◆ Entries taken from a collection ◆
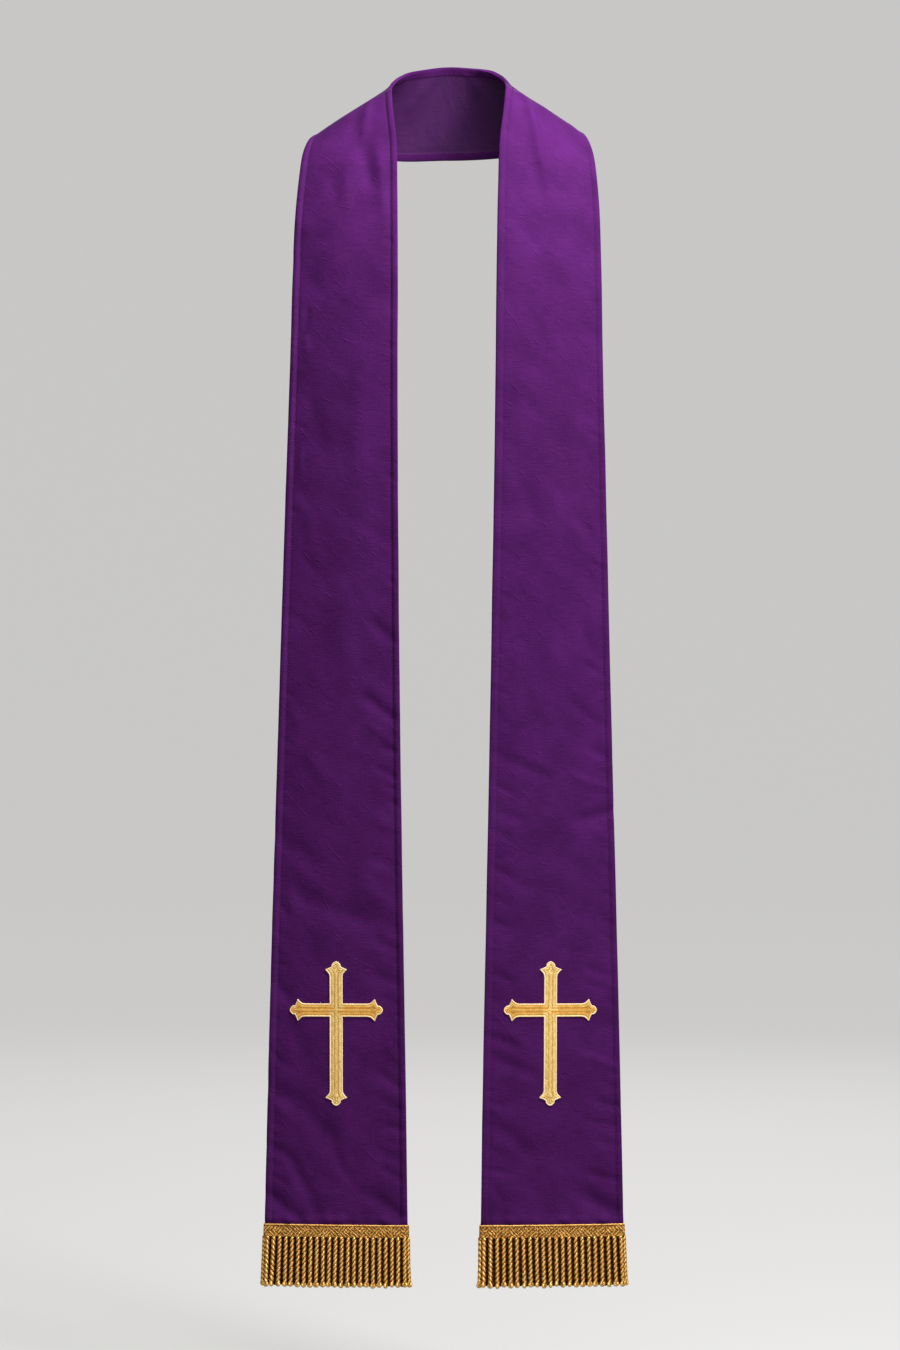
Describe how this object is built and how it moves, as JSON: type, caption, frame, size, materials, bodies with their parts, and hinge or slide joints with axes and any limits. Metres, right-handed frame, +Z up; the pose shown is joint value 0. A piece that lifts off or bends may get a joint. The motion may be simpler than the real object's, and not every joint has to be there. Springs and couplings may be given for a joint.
{
  "type": "clerical stole",
  "caption": "Long purple cloth stole in its worn shape: round the back of the neck, down both fronts, with a gold cross and a bullion fringe at each hem.",
  "frame": {"origin": "on the axis of the neck opening, level with the place where the inner edges cross the tops of the shoulders", "axes": "+Z up, the front faces -Y, and +X is to the right as seen from the front"},
  "size_m": [0.4086, 0.248, 1.3738],
  "materials": {
    "purple_cloth": "matt plain weave with fine slubs and a faint sheen",
    "gold_satin_stitch": "satin-stitched rayon thread, bright along the stitches",
    "gold_bullion": "twisted rayon cord, dark between the plies"
  },
  "bodies": {
    "root": {"panel_left": "purple_cloth", "panel_right": "purple_cloth", "cross_left": "gold_satin_stitch", "cross_right": "gold_satin_stitch", "fringe_left": "gold_bullion", "fringe_right": "gold_bullion"}
  },
  "joints": []
}
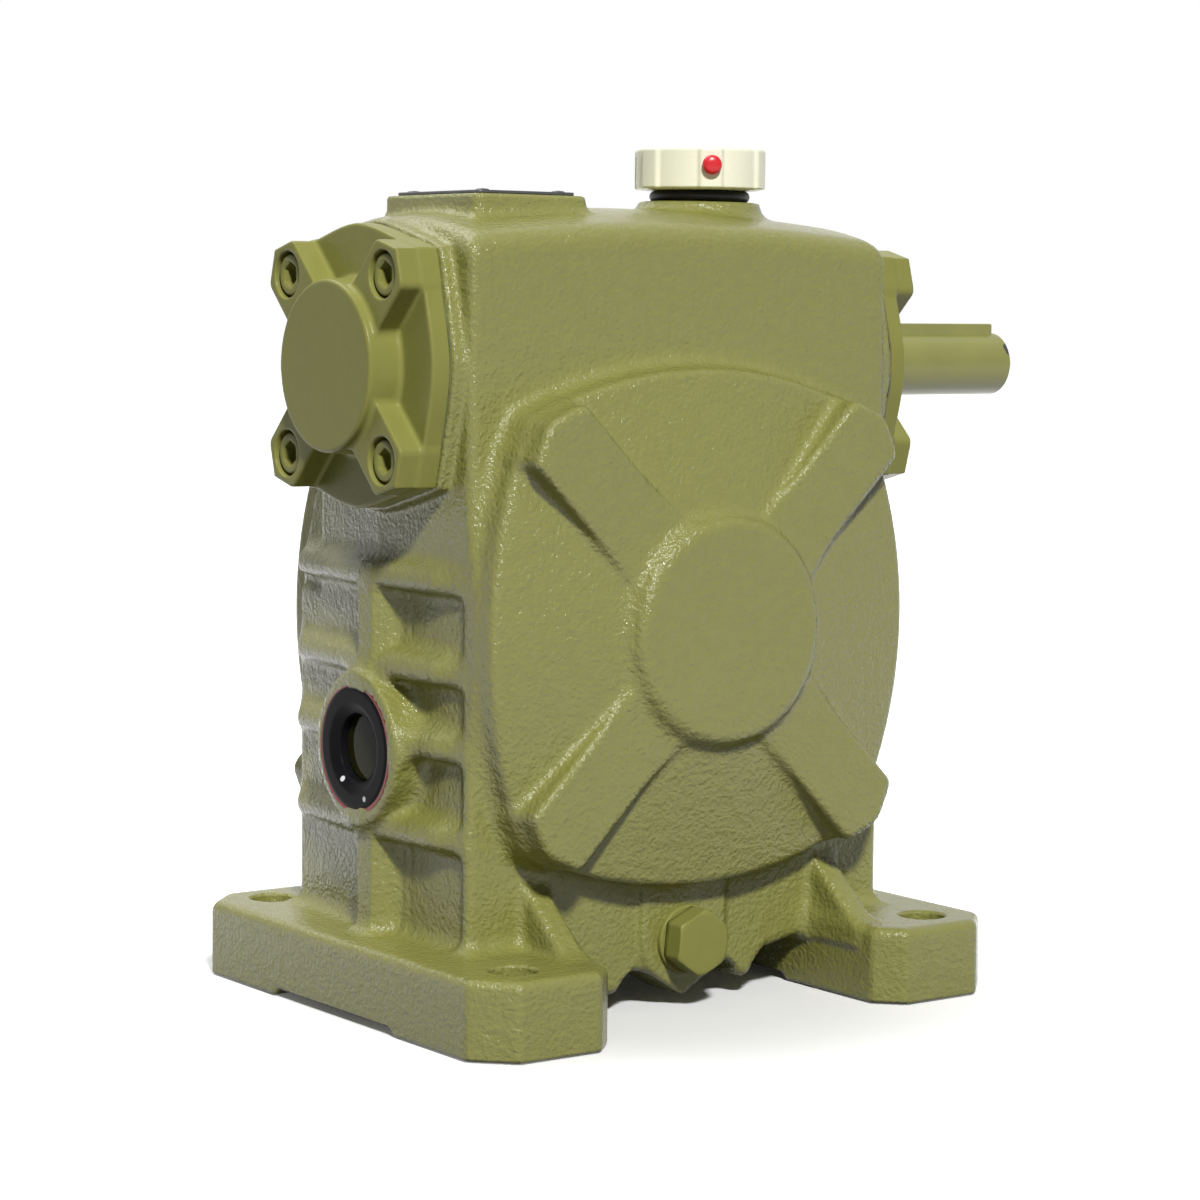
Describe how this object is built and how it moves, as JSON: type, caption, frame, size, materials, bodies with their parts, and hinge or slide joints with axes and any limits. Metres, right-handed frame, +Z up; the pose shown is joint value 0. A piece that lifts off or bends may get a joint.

◆ Stated goal ◆
Set down the entries verbatim, leaving none out.

◆ Exercise solution ◆
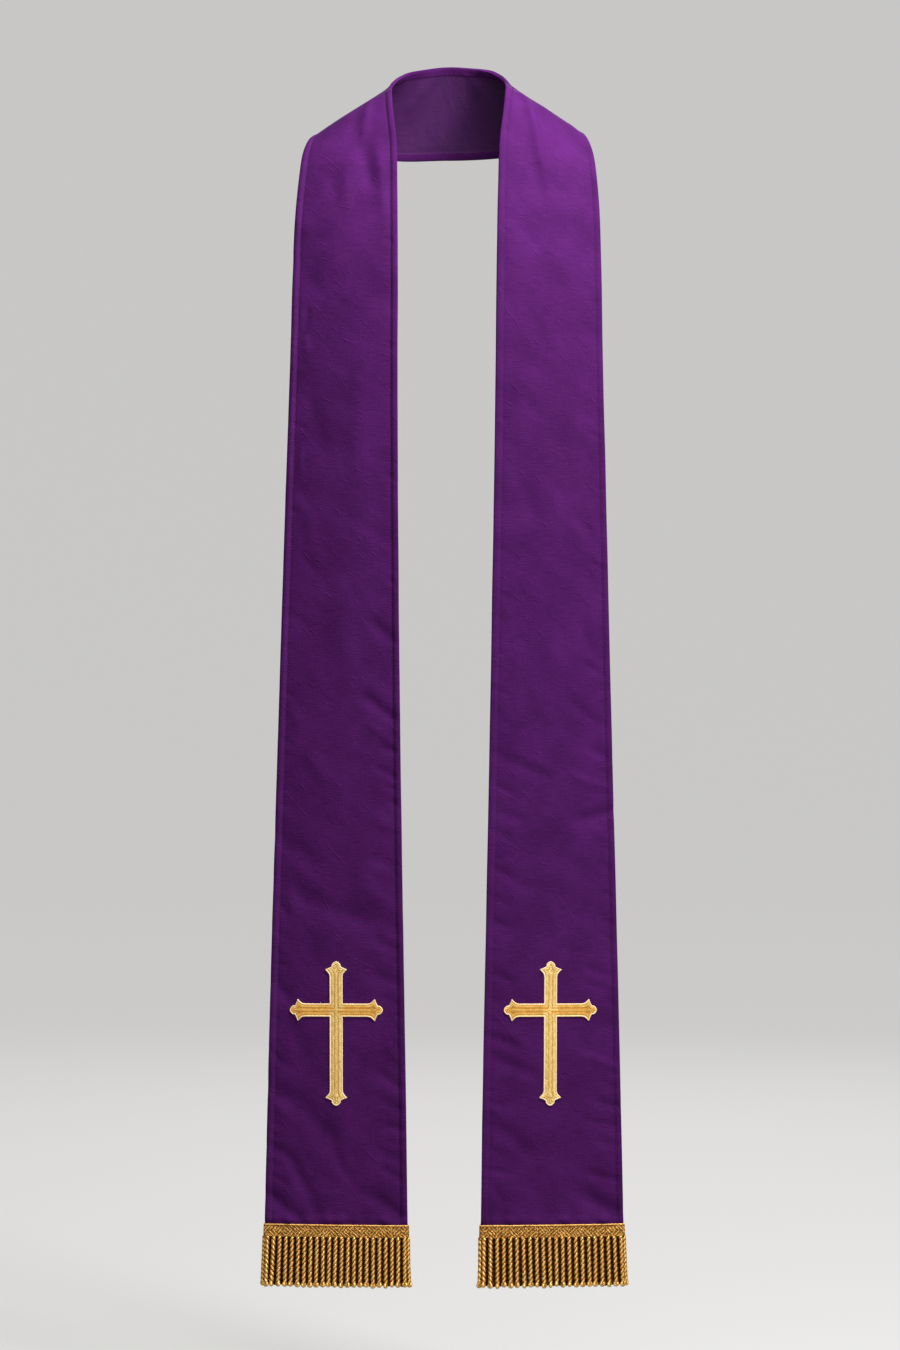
Describe how this object is built and how it moves, as JSON: type, caption, frame, size, materials, bodies with their parts, and hinge or slide joints with axes and any limits. Metres, right-handed frame, +Z up; the pose shown is joint value 0. A piece that lifts off or bends may get a joint. The motion may be simpler than the real object's, and not every joint has to be there. Springs and couplings may be given for a joint.
{
  "type": "clerical stole",
  "caption": "Long purple cloth stole in its worn shape: round the back of the neck, down both fronts, with a gold cross and a bullion fringe at each hem.",
  "frame": {"origin": "on the axis of the neck opening, level with the place where the inner edges cross the tops of the shoulders", "axes": "+Z up, the front faces -Y, and +X is to the right as seen from the front"},
  "size_m": [0.4086, 0.248, 1.3738],
  "materials": {
    "purple_cloth": "matt plain weave with fine slubs and a faint sheen",
    "gold_satin_stitch": "satin-stitched rayon thread, bright along the stitches",
    "gold_bullion": "twisted rayon cord, dark between the plies"
  },
  "bodies": {
    "root": {"panel_left": "purple_cloth", "panel_right": "purple_cloth", "cross_left": "gold_satin_stitch", "cross_right": "gold_satin_stitch", "fringe_left": "gold_bullion", "fringe_right": "gold_bullion"}
  },
  "joints": []
}
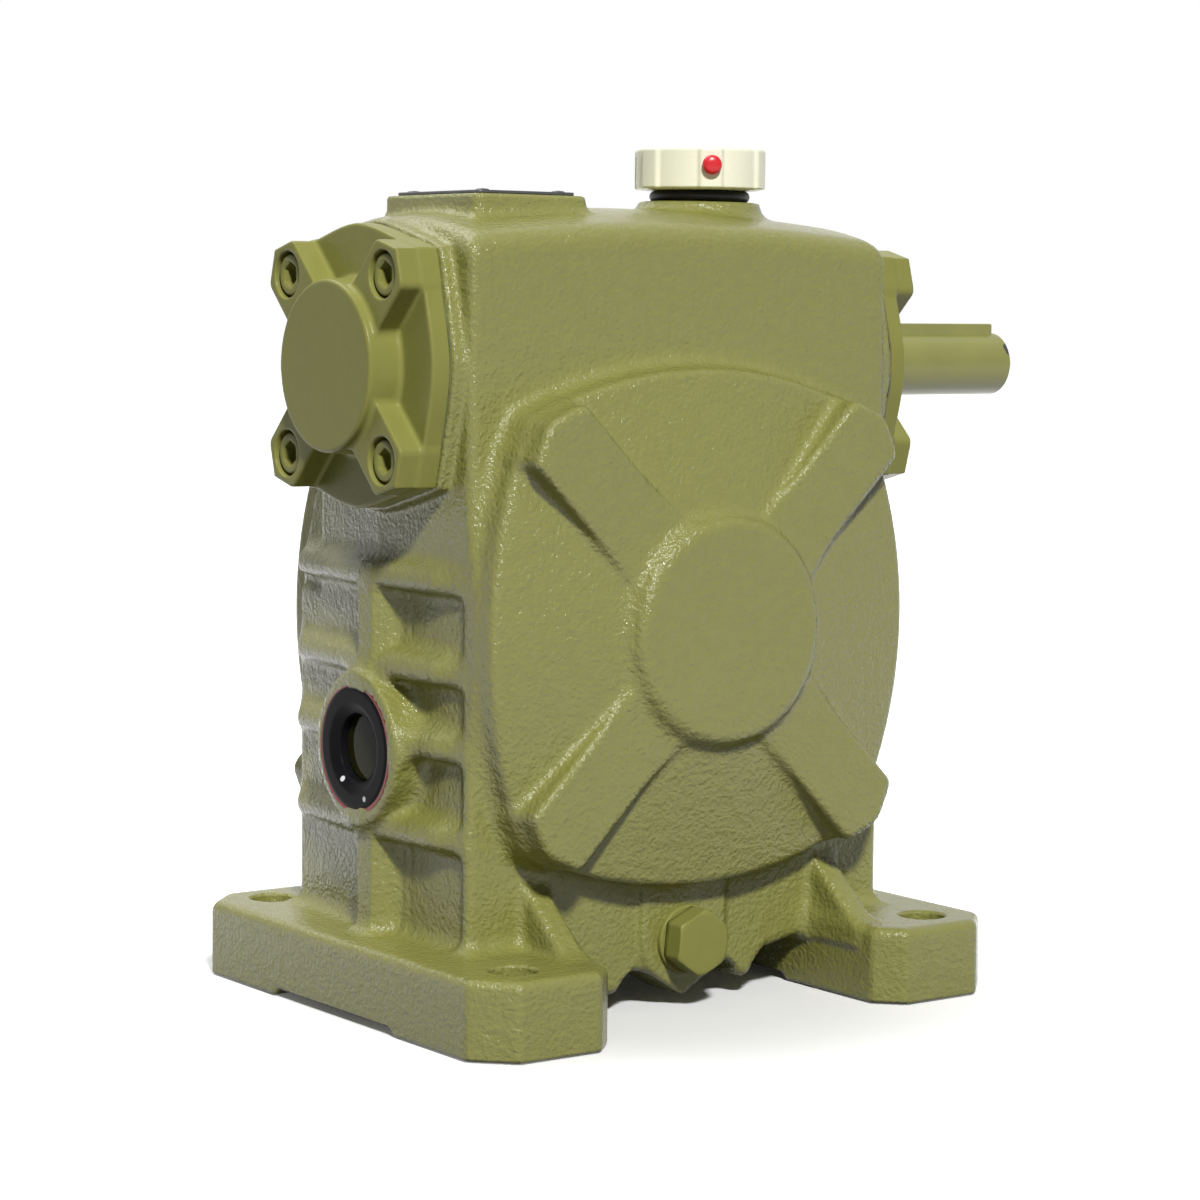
Describe how this object is built and how it moves, as JSON: type, caption, frame, size, materials, bodies with their parts, and hinge or slide joints with axes and any limits. Metres, right-handed frame, +Z up; the pose shown is joint value 0. A piece that lifts off or bends may get a joint.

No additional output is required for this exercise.